Despite the striking aromatic differences between coffee, peppermint, and pine, a new mapping of the nose’s neural circuitry suggests a haphazard patchwork where the receptors for such disparate scents are as likely as not to be neighbors.
Inexplicably, this seemingly random arrangement is faithfully preserved across individuals and even species, with cells that process the same scent located in precisely the same location on the olfactory bulb, the brain’s first processing station for odors.
The crazy-quilt map of odor-processing neurons on the front lines of the olfactory system is described by Harvard University neuroscientists in the February issue of the journal Nature Neuroscience.
“It had been thought that the layout of the olfactory bulb was variable from individual to individual, but followed a chemotopic order where cells handling similar odor responses are near each other,” says Markus Meister, the Jeff C. Tarr Professor of Molecular and Cellular Biology in Harvard’s Faculty of Arts and Sciences. “Here we show that the layout is actually very precise — the same from animal to animal — but doesn’t appear to follow any chemotopic order whatsoever.”
Working with mice and rats, Meister and colleague Venkatesh N. Murthy recorded neural responses to several hundred distinct odors, including anise, beer, cloves, coffee, ginger, lemon, orange, peppermint, pine, rose, and even fox pheromones.
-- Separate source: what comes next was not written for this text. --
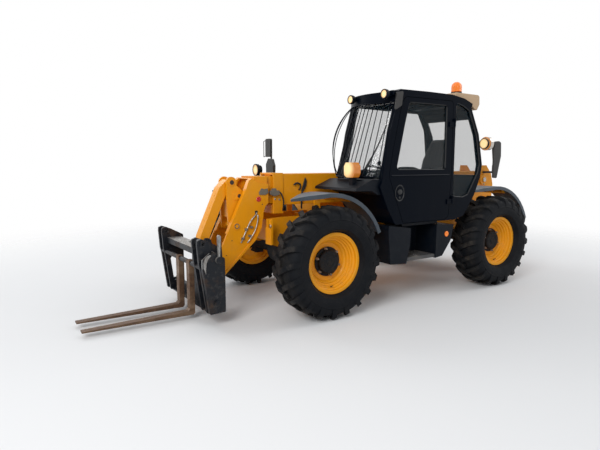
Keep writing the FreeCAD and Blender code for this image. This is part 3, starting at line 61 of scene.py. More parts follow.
class Value:
    """A number that changes over a surface. Sums and products of it add Math nodes."""

    def __init__(self, finish, socket):
        self.finish = finish
        self.socket = socket

    def math(self, operation, *others):
        inputs = dict(enumerate((self, *others)))
        return self.finish.add("Math", {"operation": operation}, inputs)

    def __add__(self, other):
        return self.math("ADD", other)

    def __mul__(self, other):
        return self.math("MULTIPLY", other)

    def __sub__(self, other):
        return self.math("SUBTRACT", other)

    def __rsub__(self, other):
        return self.finish.add("Math", {"operation": "SUBTRACT"}, {0: other, 1: self})

    def __truediv__(self, other):
        return self.math("DIVIDE", other)

    def __pow__(self, other):
        return self.math("POWER", other)


class Finish:
    """One material while its nodes are being wired."""

    def __init__(self, name, world=None):
        self.material = world or bpy.data.materials.new(name)
        self.material.use_nodes = True
        self.tree = self.material.node_tree
        self.tree.nodes.clear()

    def add(self, kind, settings=None, inputs=None, output=0):
        """A node by type, with its settings and then its inputs. Gives one of its outputs."""
        item = self.tree.nodes.new("ShaderNode" + kind)
        for name, setting in (settings or {}).items():
            setattr(item, name, setting)
        for name, given in (inputs or {}).items():
            if isinstance(given, Value):
                self.tree.links.new(given.socket, item.inputs[name])
            else:
                item.inputs[name].default_value = given
        return Value(self, item.outputs[output]) if len(item.outputs) else None

    def place(self, kind="Object"):
        """A surface point on the machine, in metres, or the normal there."""
        return self.add("TexCoord", output=kind)

    def part(self, letter, vector=None):
        """One coordinate of a surface point or of a vector."""
        return self.add("SeparateXYZ", None, {0: vector or self.place()}, output="XYZ".index(letter))

    def noise(self, scale, detail=4, rough=0.6, stretch=None):
        """Soft random clouds from 0 to 1, as many to the metre as the scale says."""
        where = self.place()
        if stretch:
            where = self.add("Mapping", None, {"Vector": where, "Scale": stretch})
        inputs = {"Vector": where, "Scale": scale, "Detail": detail, "Roughness": rough}
        return self.add("TexNoise", None, inputs)

    def ripple(self, letter, pace):
        """A sine wave along one coordinate, its pace in radians to the metre."""
        return (self.part(letter) * pace).math("SINE")

    def step(self, value, low, high):
        """A value spread smoothly from 0 to 1 between two limits and held beyond them."""
        inputs = {"Value": value, "From Min": low, "From Max": high}
        return self.add("MapRange", {"interpolation_type": "SMOOTHSTEP"}, inputs)

    def mix(self, share, first, second):
        """One colour into another."""
        first, second = [(*c, 1) if isinstance(c, tuple) else c for c in (first, second)]
        return self.add("Mix", {"data_type": "RGBA"}, {0: share, 6: first, 7: second}, output=2)

    def bump(self, height, depth, under=None):
        """A normal with a relief of that depth in metres, over another normal."""
        inputs = {"Height": height, "Distance": depth}
        if under is not None:
            inputs["Normal"] = under
        return self.add("Bump", None, inputs)

    def shader(self, colour, rough, normal=None, **fixed):
        """The main shader. Fixed settings are set on its own sockets."""
        base = (*colour, 1) if isinstance(colour, tuple) else colour
        inputs = {"Base Color": base, "Roughness": rough}
        if normal is not None:
            inputs["Normal"] = normal
        for name, given in fixed.items():
            inputs[name.replace("_", " ").title().replace("Ior", "IOR")] = given
        return self.add("BsdfPrincipled", None, inputs)

    def surface(self, colour, rough, normal=None, **fixed):
        """The finished material of one shader."""
        self.add("OutputMaterial", None, {"Surface": self.shader(colour, rough, normal, **fixed)})
        return self.material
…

The neuroscientists found that across individuals and even across the two species, bundles of neurons from a given type of odor receptor — known as glomeruli — were found in almost exactly the same spot on the olfactory bulb, a sensory structure measuring some 4 to 5 millimeters across and located at the very front of the brain.
“Glomeruli from different receptors line the surface of the olfactory bulb like an array of close-packed marbles,” says Murthy, professor of molecular and cellular biology at Harvard. “Across individuals the location of a given glomerulus varies by only one array position. Compared to the size of the map, this represents a remarkable developmental precision of one part in 1,000.”
Meister and Murthy then analyzed whether nearby glomeruli detect similar odors, such as those with similar chemical structures. Neuroscientists have previously hypothesized axes of similarities along which odors might be classified.
“One might expect that nearby glomeruli should have similar odor sensitivities,” Meister says, “but we were surprised to find this was not the case. The odor response spectra of two neighboring glomeruli were as dissimilar as those of distant glomeruli.”
This seemingly haphazard layout of sensory properties stands in marked contrast to other brain maps, such as those governing vision, touch, and hearing. In these three cases, our brains represent the outside world using ordered maps — such as when neighboring points in visual space activate neighboring points on the retina.
“That sort of arrangement makes sense, since most brain computation is local, relying on short connections between nearby cells,” Murthy says. “This is necessary because the connections between neurons occupy most of the volume available to the brain, and long-distance connections require more of this volume.”
Meister and Murthy suspect that the deliberate randomness in rodents’ odor maps is likely also found in humans, which have only one-third as many receptors but are capable, in some extreme cases, of discerning tens of thousands of distinct smells.
Meister and Murthy’s co-authors on the Nature Neuroscience paper are Edward R. Soucy, Dinu F. Albeanu, and Antoniu L. Fantana, all of Harvard’s Department of Molecular and Cellular Biology and Center for Brain Science. Their work was funded by Harvard University.